----- Input for this task

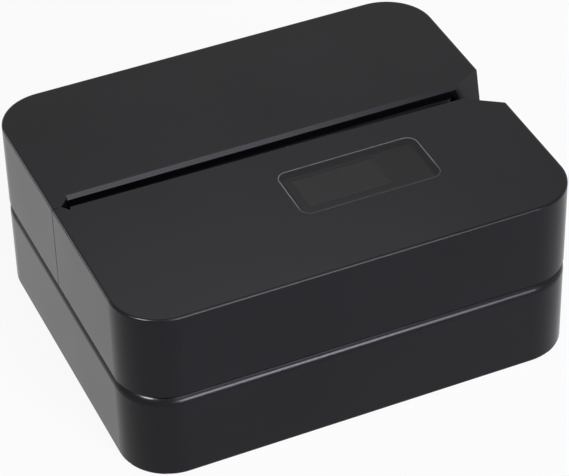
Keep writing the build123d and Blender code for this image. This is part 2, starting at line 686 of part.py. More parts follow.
def flare(wall_y, way):
    """Wedge that opens the channel towards its right end."""
    end = GUIDE_RIGHT_X + 0.1
    points = [(end - GUIDE_FLARE[0], wall_y), (end, wall_y), (end, wall_y + way * GUIDE_FLARE[1])]
    return prism(points, (RAIL_TOP, CASE_TOP))


def disc_guide_rear():
    """Wall behind the disc, with windows for the rollers and their upper bearings."""
    y = (CHANNEL_REAR_Y, CHANNEL_REAR_Y + GUIDE_THICKNESS)
    guide = block((-77, GUIDE_RIGHT_X), y, (DECK_TOP, GUIDE_TOP))
    guide += block((FEED_LEFT_X - 8, FEED_RIGHT_X + 8), (y[0], 15.6), (FLANGE_BOTTOM, FLANGE_TOP))
    for x in (FEED_LEFT_X - 10.5, FEED_RIGHT_X + 9.0):
        guide += block((x, x + 1.5), (y[0], 15.6), (DECK_TOP, FLANGE_TOP))
    guide -= flare(CHANNEL_REAR_Y, 1)
    for x in (FEED_LEFT_X, PLATEN_X, FEED_RIGHT_X):
        guide -= block((x - 5.9, x + 5.9), (0, 9), (ROLLER_BOTTOM - 1, ROLLER_TOP + 1))
        bearing_radius = ROLLER_SHAFT_RADIUS + RUNNING_CLEARANCE
        guide -= rod((x, ROLLER_Y), bearing_radius, (FLANGE_BOTTOM - 1, FLANGE_TOP + 1))
    return guide


FRONT_GUIDES = [((-77.0, -14.2), FEED_LEFT_X), ((38.2, 71.0), FEED_RIGHT_X)]


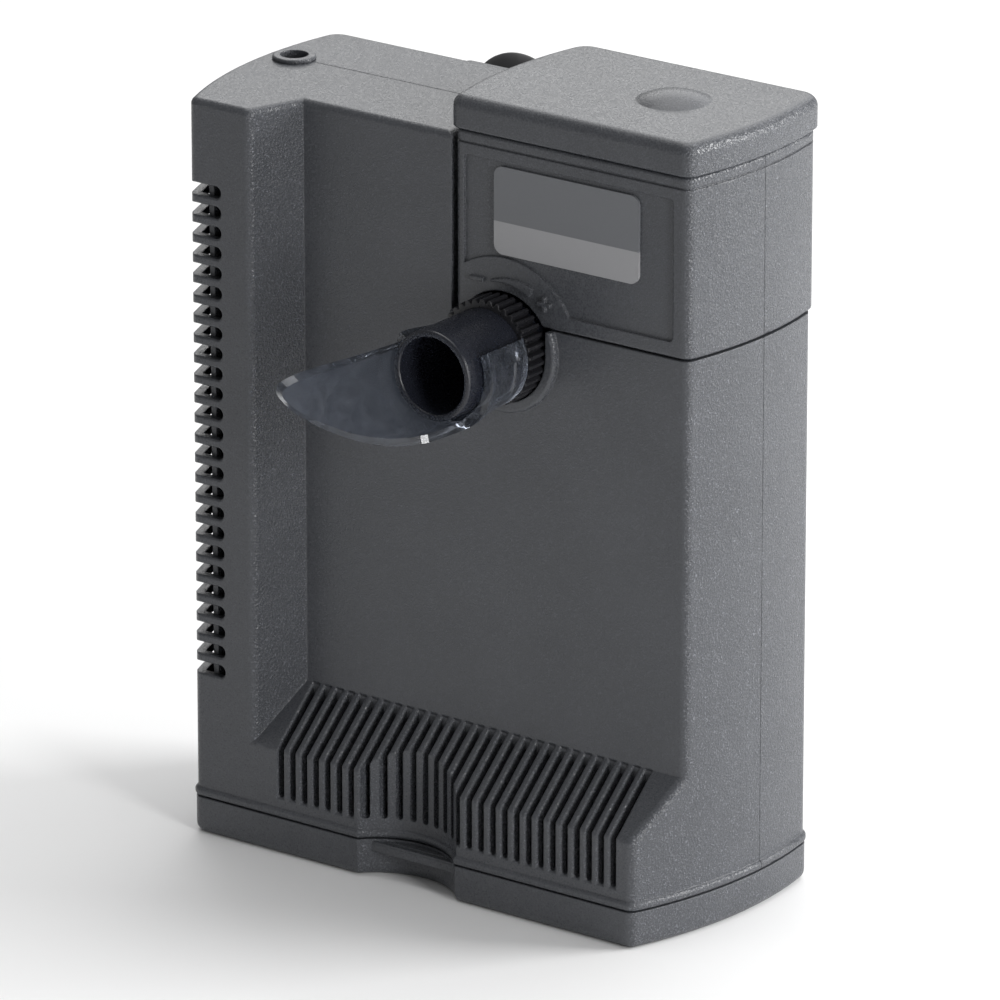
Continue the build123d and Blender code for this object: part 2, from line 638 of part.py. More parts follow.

----------

**Exercise aim**
The lines above form a set of records; determine how many of them contain the string "Blender" and give that number alone.

**Exercise result**
2